What is the meaning of the last three lines in the poem "Dover Beach"?"And we are here as on a darkling plain..."Also, how does "Dover Bitch" by Hecht respond to this...

What is the meaning of the last three lines in the poem "Dover Beach"?

"And we are here as on a darkling plain..."

Also, how does "Dover Bitch" by Hecht respond to this poem? Is Hecht affriming Arnold's pessimistic belief or is he making fun of it?

Expert Answers
karaejacobi eNotes educator| Certified Educator

The final stanza of Matthew Arnold's "Dover Beach," leading up to those final three lines, seems contradictory and complex. Here is the stanza in its entirety:

Ah, love, let us be true
To one another! for the world, which seems
To lie before us like a land of dreams,
So various, so beautiful, so new,
Hath really neither joy, nor love, nor light,
Nor certitude, nor peace, nor help for pain;
And we are here as on a darkling plain
Swept with confused alarms of struggle and flight,
Where ignorant armies clash by night (lines 29-37).
The stanza begins with hope, exclaiming that we should love and "be true / To one another!" Arnold describes the world as "seem[ing]" to be "So various, so beautiful, so new," but he immediately undercuts the apparent wonder of the world by saying it really has no "joy, nor love, nor light, / Nor certitude, nor peace, nor help for pain." These lines shift to a darker tone that will be continued in the poem's concluding three lines. The list of qualities that this world seems to have, but does not actually possess, imbues the poem with a sense of melancholy and hopelessness, directly contradicting the first two lines of this stanza.
Those final three lines describe how "we," meaning humankind, "are here as on a darkling plain." This means that the surface on which we stand is darkening, the world around us becoming gloomier. Around us, there are "confused alarms of struggle and flight." This is a world marked by noise and instability. In the final line, the word "ignorant" suggests that the "armies" who are fighting and creating all this chaos don't even know what they are fighting for, which makes the battle seem useless. The reference to night connects back to the darkness Arnold evokes in these last few lines as well. The three lines at the end of "Dover Beach" end the poem on a rather bleak note; while the speaker wants to see love and truth, his reality instead forces him to confront the conflict and suffering of the surrounding world.
dymatsuoka eNotes educator| Certified Educator

The last three lines of Arnold's poem "Dover Beach",

"And we are here as on a darkling plain...swept with confused alarms of struggle and flight...where ignorant armies clash by night",

express the author's bewilderment at the state of the world, which, instead of being filled with "joy...love...and light", is more like a battleground, where confusion and destruction reign.  It is the author's hope that the love he shares with the woman to whom the poem is addressed will transcend a reality where comfort and peace are lacking.
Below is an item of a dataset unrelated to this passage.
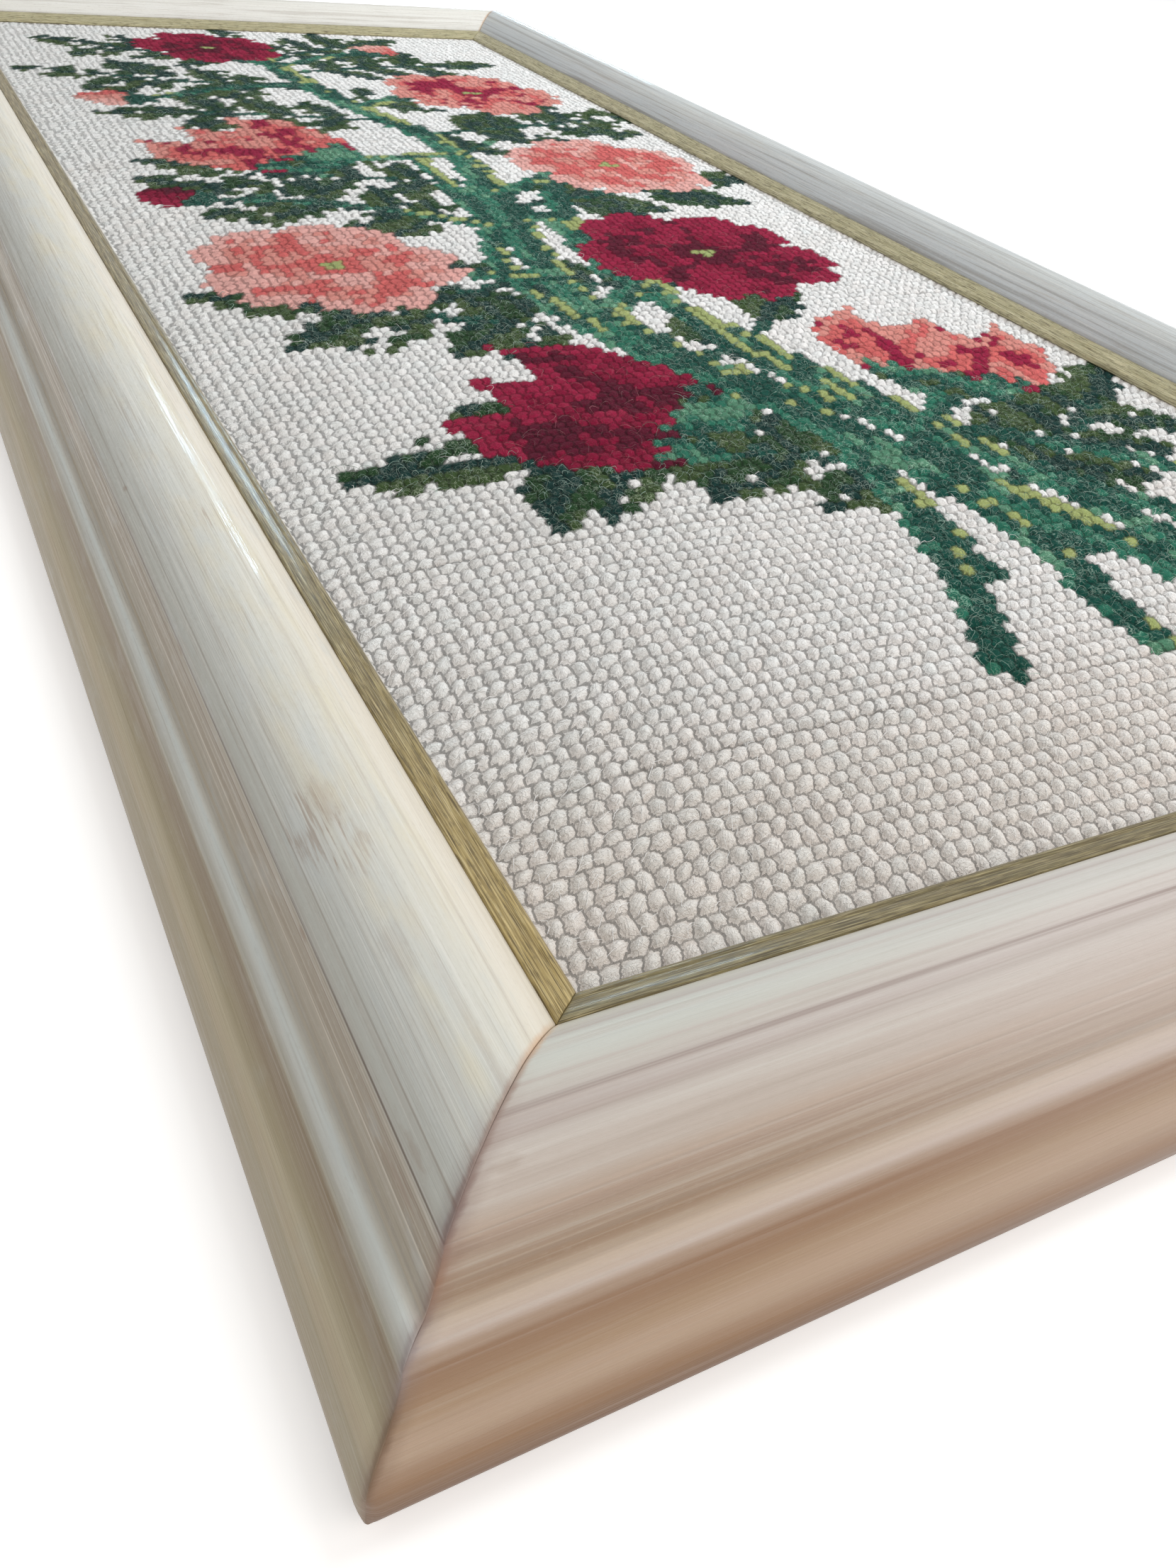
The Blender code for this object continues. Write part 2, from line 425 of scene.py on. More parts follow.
def whitened_wood(name, coat, coat_roughness):
    """White paint rubbed into a streaky wood and varnished, darker in the hollows partly by glaze and
    partly by painted shade, with painted highlights on its bright bands and painted light towards the
    bottom rail's right end.
    """
    f = Finish(name)
    grain = f.attribute("grain")
    along, girth, _ = f.parts(grain)
    mitre, show, rail = f.parts(f.attribute("marks"))
    broad = f.streaks(grain, 260, 4.6, 0)
    medium = f.streaks(grain, 120, 1.4, 4)
    fine = f.streaks(grain, 34, 0.5, 9)
    hair = f.streaks(grain, 17, 0.24, 14, 2.0)
    reed = f.streaks(grain, 90, 0.34, 43, 2.0)
    ridges = f.streaks(grain, 70, 0.85, 53, 2.0)
    speck = f.streaks(grain, 1.3, 0.45, 47, 2.0, 0.7)
    patch = f.streaks(grain, 34, 8.0, 19)
    blotch = f.streaks(grain, 14, 4.0, 31, 4.0)
    ragged = f.streaks(grain, 4.5, 1.2, 37, 4.0, 0.7)
    dash = f.streaks(grain, 7, 0.4, 25, 1.5)

    warm = f.between(rail, 0.0, 1.0)
    cool = f.between(warm, 1.0, 0.0)
    far_side = f.between(rail, 0.0, -1.0)
    calm = f.between(girth, 28.0, 33.0, 1.0, 0.35)
    crisp = f.times(f.between(along, 120, 262, 1.0, 0.55), f.between(rail, 0.0, 1.0, 1.0, 0.3), calm)
    inner = f.times(f.between(girth, 18.5, 13.5), f.between(girth, 4.0, 8.0))
    inner_cool = f.times(inner, cool)
    hollow = f.times(f.between(girth, 21.8, 22.4), f.between(girth, 28.6, 27.6))
    crisp_hollow = f.times(hollow, crisp)
    crown = f.times(warm, f.between(girth, 25.0, 19.0))
    # painted light: the bottom rail paler and rosier towards its right end, where more light falls on it
    painted_light_right = f.times(warm, f.between(girth, 31.5, 30.0, 0.3, 1.0))

    wander = f.centred(broad, 1.8)
    share = f.math("DIVIDE", f.plus(girth, wander), GIRTH)
    colour = f.mix(warm, f.ramp(share, COOL_BANDS), f.ramp(share, WARM_BANDS))
    colour = f.tinted(colour, (
        (patch, 0.44, 0.62, 0.5, (0.64, 0.575, 0.405), inner_cool),
        (blotch, 0.5, 0.66, 0.3, (0.63, 0.565, 0.42), inner_cool),
        (blotch, 0.48, 0.34, 0.3, (0.52, 0.55, 0.55), f.times(cool, calm)),
        # the right and top rails greyer and cooler, partly by their wood's tone and partly by painted cool
        # light
        (rail, 0.0, -1.0, 0.85, (0.5, 0.535, 0.555)),
        (girth, 9.0, 2.0, 0.45, (0.64, 0.69, 0.73), far_side),
        (medium, 0.5, 0.64, 0.45, (0.24, 0.25, 0.25), far_side),
        (rail, -1.0, -2.0, 0.55, (0.9, 0.86, 0.78)),
        (broad, 0.5, 0.34, 0.3, (0.56, 0.58, 0.53), crown),
        (broad, 0.52, 0.68, 0.32, (0.47, 0.375, 0.34), crown),
        (broad, 0.52, 0.7, 0.16, (0.7, 0.67, 0.59), calm),
        # painted light towards the bottom rail's right end
        (along, -105.0, -40.0, 0.4, (0.7, 0.635, 0.615), painted_light_right),
        (medium, 0.54, 0.7, 0.24, (0.36, 0.3, 0.25), calm),
        (medium, 0.46, 0.3, 0.22, (0.72, 0.71, 0.67), calm),
        (fine, 0.53, 0.7, 0.34, (0.33, 0.285, 0.23), crisp),
        (fine, 0.46, 0.3, 0.3, (0.78, 0.76, 0.71), crisp),
        (hair, 0.56, 0.72, 0.42, (0.31, 0.255, 0.2), crisp),
        (hair, 0.43, 0.3, 0.28, (0.8, 0.78, 0.74), crisp),
        (speck, 0.54, 0.74, 0.22, (0.34, 0.29, 0.24), crisp),
        (speck, 0.46, 0.28, 0.18, (0.76, 0.74, 0.7), crisp),
        (reed, 0.54, 0.66, 0.42, (0.24, 0.18, 0.13), crisp_hollow),
        (reed, 0.45, 0.33, 0.5, (0.62, 0.55, 0.45), crisp_hollow),
    ))
    place = f.plus(girth, wander, 0.25)
    uneven = f.between(reed, 0.35, 0.58, 0.35, 1.0)
    for at, half_width, on_sides, on_bottom, line in WOOD_LINES:
        strength = f.between(rail, 0.0, 1.0, on_sides, on_bottom)
        row = (f.apart(place, at), half_width, half_width * 0.2, 1.0, line, uneven, strength)
        colour = f.tinted(colour, [row])

    dashes = f.between(dash, 0.46, 0.6)
    smears = f.between(fine, 0.3, 0.6, 0.5, 1.0)
    stains = [(side, *stain) for side, rows in WOOD_STAINS.items() for stain in rows]
    for side, along_it, round_it, half_length, half_width, amount, dashed in stains:
        centre = (along_it, round_it, SIDE_STEP * len(side))
        size = (half_length, half_width, 3.0)
        spot = f.moved(grain, tuple(1 / d for d in size), tuple(-c / d for c, d in zip(centre, size)))
        away = f.add("ShaderNodeVectorMath", {0: spot}, operation="LENGTH").outputs["Value"]
        edge = f.plus(away, f.centred(ragged, 2.4))
        row = (edge, 1.15, 0.35, amount, (0.3, 0.215, 0.16), dashes if dashed else smears)
        colour = f.tinted(colour, [row])

    worn = f.plus(girth, ragged, 1.3)
    joint = f.plus(mitre, f.centred(ragged, 1.2))
    line = f.ramp(f.math("DIVIDE", girth, GIRTH), MITRE_LINE)
    colour = f.tinted(colour, (
        (worn, 0.95, 0.6, 0.6, (0.25, 0.18, 0.1), f.between(far_side, 1.0, 0.0, 0.2, 1.0)),
        (joint, 2.8, 0.3, 0.36, line, f.between(girth, 6.0, 20.0)),
        (joint, 1.05, 0.15, 0.75, line, f.between(patch, 0.25, 0.55, 0.65, 1.0)),
    ))
    raw = f.mix(fine, (0.5, 0.33, 0.17), (0.62, 0.44, 0.25))
    f.set(
        Base_Color=f.mix(show, raw, colour),
        Roughness=f.between(fine, 0.3, 0.7, 0.5, 0.66),
        Specular_IOR_Level=0.35,
        Normal=f.bump(f.plus(fine, hair, 0.7), 0.00006),
        Coat_Weight=coat,
        Coat_Roughness=coat_roughness,
        Coat_Normal=f.bump(f.plus(ridges, fine, 0.35), 0.00006),
    )
    return f.material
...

I think that in his poem "Dover Bitch", Hecht is both making fun of Arnold's pessimistic belief and affirming it as well.  His crass portrayal of the object of Arnold's affections as a woman who is, unbeknownst to him, vulgar and unfaithful, is told with an earthy realism which makes Arnold's flowery, romantic notions seem ludicrous.  Ironically, the effect of this portrayal affirms Arnold's pessimistic fears at the same time as it mocks them.  The world is indeed not a place where high-mindedness and noble ideals prevail, and Arnold's hope for refuge in an untainted love is empty and meaningless as well.